__GOAL__. Only the lines from the start of the material through the line containing "return node.outputs[2]" are to be extracted, exactly as they appear.

__GIVEN MATERIAL__.
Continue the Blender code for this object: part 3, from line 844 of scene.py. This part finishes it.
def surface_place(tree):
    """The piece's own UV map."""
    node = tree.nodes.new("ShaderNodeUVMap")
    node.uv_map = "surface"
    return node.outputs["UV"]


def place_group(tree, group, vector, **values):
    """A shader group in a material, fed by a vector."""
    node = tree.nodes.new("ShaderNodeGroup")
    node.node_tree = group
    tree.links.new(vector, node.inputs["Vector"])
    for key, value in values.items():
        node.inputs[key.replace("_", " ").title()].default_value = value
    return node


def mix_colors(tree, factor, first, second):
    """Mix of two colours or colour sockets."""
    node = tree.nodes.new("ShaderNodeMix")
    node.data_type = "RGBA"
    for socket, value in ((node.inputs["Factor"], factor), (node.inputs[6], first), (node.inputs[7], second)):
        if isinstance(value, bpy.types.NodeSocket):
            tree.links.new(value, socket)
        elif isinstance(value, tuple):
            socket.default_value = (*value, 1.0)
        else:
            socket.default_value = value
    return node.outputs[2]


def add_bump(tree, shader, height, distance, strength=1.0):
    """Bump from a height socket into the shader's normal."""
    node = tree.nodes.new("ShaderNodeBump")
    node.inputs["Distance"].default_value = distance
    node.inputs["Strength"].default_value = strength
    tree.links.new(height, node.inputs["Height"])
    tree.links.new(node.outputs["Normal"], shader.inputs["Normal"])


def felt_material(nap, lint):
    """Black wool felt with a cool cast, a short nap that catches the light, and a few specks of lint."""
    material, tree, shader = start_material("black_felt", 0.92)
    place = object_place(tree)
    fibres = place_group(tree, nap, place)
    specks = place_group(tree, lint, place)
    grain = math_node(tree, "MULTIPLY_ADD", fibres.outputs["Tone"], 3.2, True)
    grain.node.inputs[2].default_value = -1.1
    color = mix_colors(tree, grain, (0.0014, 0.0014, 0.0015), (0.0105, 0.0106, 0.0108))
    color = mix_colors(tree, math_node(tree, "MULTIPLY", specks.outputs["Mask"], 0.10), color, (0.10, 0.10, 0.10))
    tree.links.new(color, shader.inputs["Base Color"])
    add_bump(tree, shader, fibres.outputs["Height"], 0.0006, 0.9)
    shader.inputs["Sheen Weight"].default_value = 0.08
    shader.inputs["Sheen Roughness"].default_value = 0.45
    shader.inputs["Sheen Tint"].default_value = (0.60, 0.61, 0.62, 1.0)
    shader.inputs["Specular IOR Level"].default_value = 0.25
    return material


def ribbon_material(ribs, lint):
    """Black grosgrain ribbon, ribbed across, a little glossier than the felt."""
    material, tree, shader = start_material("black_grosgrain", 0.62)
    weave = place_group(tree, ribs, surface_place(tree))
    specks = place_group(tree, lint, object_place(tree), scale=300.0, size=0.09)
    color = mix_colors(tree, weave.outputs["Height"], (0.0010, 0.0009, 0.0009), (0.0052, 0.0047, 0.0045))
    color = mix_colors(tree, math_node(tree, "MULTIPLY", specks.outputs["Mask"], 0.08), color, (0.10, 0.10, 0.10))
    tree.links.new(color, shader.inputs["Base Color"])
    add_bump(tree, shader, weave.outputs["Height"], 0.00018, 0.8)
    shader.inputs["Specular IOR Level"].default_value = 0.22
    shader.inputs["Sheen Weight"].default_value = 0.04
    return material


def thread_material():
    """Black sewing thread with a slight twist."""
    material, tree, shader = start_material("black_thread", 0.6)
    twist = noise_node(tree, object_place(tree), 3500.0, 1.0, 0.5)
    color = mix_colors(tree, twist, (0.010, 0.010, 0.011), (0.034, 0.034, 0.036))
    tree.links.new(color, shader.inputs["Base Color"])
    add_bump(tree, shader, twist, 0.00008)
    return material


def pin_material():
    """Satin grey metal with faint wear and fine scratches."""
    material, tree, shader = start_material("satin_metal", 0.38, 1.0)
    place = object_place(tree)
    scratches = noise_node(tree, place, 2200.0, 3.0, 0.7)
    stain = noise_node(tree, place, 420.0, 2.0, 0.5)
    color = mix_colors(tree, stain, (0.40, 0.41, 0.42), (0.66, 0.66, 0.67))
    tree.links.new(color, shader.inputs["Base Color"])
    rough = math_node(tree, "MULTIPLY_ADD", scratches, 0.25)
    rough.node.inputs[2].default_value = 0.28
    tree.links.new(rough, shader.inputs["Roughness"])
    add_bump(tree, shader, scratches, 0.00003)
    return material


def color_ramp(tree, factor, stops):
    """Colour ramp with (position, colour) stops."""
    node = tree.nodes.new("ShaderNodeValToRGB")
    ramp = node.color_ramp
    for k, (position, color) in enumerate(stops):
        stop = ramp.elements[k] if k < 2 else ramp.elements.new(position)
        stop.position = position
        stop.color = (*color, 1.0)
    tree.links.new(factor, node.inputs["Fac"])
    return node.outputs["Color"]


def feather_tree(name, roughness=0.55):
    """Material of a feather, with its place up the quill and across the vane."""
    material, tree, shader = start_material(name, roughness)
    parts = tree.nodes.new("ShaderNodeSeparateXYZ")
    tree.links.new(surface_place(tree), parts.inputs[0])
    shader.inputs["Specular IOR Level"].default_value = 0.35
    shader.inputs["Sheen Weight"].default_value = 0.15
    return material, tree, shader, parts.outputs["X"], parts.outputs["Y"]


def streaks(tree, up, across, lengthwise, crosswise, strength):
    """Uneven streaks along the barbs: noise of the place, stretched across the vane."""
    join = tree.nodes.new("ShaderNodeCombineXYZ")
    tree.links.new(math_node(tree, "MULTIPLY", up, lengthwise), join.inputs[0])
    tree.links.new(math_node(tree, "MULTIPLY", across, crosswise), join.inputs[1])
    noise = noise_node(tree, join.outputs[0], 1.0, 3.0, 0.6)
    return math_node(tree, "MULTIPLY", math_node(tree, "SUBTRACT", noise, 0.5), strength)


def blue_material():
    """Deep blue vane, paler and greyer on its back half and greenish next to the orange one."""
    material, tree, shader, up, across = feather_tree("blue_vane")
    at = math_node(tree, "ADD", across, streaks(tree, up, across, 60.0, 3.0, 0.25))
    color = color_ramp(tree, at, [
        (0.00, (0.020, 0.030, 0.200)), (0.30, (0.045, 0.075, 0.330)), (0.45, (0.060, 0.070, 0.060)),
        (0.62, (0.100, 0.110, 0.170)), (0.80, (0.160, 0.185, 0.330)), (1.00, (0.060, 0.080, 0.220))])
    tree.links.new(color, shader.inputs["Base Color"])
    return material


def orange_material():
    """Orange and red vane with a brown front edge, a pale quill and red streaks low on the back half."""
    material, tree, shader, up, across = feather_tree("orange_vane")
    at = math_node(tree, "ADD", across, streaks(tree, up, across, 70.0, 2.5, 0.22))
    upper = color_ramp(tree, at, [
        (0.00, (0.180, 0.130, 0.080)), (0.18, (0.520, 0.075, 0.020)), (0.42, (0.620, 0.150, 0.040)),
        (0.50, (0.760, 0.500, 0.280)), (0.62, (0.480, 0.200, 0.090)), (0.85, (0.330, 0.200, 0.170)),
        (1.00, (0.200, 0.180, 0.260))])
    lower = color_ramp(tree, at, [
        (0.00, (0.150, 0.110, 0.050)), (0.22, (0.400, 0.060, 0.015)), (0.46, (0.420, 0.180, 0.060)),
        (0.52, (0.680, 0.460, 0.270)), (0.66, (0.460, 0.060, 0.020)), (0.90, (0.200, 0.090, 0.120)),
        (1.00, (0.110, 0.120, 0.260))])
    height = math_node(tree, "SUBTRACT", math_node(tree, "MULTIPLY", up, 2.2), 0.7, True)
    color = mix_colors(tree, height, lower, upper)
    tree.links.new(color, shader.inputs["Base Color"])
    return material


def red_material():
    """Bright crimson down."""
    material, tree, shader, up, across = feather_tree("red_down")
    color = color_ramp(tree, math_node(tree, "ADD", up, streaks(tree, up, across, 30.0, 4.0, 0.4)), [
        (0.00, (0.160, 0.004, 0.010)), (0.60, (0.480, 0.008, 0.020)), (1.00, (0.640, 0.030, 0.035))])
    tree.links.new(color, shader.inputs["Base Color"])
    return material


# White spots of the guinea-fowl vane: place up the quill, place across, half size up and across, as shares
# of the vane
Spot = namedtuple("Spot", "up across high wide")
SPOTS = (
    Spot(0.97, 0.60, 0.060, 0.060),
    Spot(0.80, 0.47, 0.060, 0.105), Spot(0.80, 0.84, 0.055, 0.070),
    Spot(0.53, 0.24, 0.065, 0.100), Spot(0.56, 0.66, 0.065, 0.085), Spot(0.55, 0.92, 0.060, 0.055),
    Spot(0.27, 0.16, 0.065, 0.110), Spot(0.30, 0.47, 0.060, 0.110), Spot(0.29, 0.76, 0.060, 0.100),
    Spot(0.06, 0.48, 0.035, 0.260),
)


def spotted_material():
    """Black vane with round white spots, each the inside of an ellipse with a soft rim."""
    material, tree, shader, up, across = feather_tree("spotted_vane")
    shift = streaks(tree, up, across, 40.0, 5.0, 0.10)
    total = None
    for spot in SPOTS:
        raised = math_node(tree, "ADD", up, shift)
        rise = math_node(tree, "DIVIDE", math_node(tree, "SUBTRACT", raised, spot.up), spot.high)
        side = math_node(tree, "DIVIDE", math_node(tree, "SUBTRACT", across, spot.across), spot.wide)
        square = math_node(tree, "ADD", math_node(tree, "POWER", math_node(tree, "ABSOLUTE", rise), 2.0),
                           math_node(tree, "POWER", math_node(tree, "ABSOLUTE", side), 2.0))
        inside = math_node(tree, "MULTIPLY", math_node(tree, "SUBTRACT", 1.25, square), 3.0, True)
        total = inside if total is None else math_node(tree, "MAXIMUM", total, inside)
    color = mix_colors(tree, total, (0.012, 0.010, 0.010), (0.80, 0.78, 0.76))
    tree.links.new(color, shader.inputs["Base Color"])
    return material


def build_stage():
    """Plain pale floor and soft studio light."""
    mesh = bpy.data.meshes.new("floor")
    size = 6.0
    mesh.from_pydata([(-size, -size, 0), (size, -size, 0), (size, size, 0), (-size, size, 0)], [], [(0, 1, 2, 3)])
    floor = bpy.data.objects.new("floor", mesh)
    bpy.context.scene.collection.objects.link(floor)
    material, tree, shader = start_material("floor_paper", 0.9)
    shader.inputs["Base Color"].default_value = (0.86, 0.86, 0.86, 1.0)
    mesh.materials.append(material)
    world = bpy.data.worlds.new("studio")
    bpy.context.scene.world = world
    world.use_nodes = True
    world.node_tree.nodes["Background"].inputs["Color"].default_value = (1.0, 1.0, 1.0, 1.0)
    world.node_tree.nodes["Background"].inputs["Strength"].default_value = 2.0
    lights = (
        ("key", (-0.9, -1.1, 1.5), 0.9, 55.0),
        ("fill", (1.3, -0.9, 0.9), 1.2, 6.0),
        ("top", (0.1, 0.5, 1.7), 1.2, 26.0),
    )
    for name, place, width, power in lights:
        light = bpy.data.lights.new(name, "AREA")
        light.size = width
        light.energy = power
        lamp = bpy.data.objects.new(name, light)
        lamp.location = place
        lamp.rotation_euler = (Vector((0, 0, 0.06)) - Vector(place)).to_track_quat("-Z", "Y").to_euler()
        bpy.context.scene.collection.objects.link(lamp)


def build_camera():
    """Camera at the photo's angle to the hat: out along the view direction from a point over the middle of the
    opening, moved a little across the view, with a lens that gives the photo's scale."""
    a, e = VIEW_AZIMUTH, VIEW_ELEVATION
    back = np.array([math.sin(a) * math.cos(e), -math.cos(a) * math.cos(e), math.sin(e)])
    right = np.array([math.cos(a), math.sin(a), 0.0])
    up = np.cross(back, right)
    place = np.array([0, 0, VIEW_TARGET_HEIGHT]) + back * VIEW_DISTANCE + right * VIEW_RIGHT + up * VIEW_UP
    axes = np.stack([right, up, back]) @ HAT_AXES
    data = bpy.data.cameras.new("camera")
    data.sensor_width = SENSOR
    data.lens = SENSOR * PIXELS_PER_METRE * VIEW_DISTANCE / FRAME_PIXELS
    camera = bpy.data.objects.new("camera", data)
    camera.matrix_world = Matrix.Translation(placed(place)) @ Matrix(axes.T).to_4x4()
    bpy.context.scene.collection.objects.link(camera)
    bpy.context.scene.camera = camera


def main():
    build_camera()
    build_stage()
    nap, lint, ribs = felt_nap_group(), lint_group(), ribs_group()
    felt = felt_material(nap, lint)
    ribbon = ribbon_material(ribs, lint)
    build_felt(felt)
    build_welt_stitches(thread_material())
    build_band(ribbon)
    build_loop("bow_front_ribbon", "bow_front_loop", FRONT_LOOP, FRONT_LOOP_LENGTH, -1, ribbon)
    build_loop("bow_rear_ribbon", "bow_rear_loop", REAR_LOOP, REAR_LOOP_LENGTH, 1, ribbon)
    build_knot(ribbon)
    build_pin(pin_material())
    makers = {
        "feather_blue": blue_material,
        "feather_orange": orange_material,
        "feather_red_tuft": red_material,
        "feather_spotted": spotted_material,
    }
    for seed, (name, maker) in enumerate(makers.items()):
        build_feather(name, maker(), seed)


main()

__TASK OUTPUT__.
Continue the Blender code for this object: part 3, from line 844 of scene.py. This part finishes it.
def surface_place(tree):
    """The piece's own UV map."""
    node = tree.nodes.new("ShaderNodeUVMap")
    node.uv_map = "surface"
    return node.outputs["UV"]


def place_group(tree, group, vector, **values):
    """A shader group in a material, fed by a vector."""
    node = tree.nodes.new("ShaderNodeGroup")
    node.node_tree = group
    tree.links.new(vector, node.inputs["Vector"])
    for key, value in values.items():
        node.inputs[key.replace("_", " ").title()].default_value = value
    return node


def mix_colors(tree, factor, first, second):
    """Mix of two colours or colour sockets."""
    node = tree.nodes.new("ShaderNodeMix")
    node.data_type = "RGBA"
    for socket, value in ((node.inputs["Factor"], factor), (node.inputs[6], first), (node.inputs[7], second)):
        if isinstance(value, bpy.types.NodeSocket):
            tree.links.new(value, socket)
        elif isinstance(value, tuple):
            socket.default_value = (*value, 1.0)
        else:
            socket.default_value = value
    return node.outputs[2]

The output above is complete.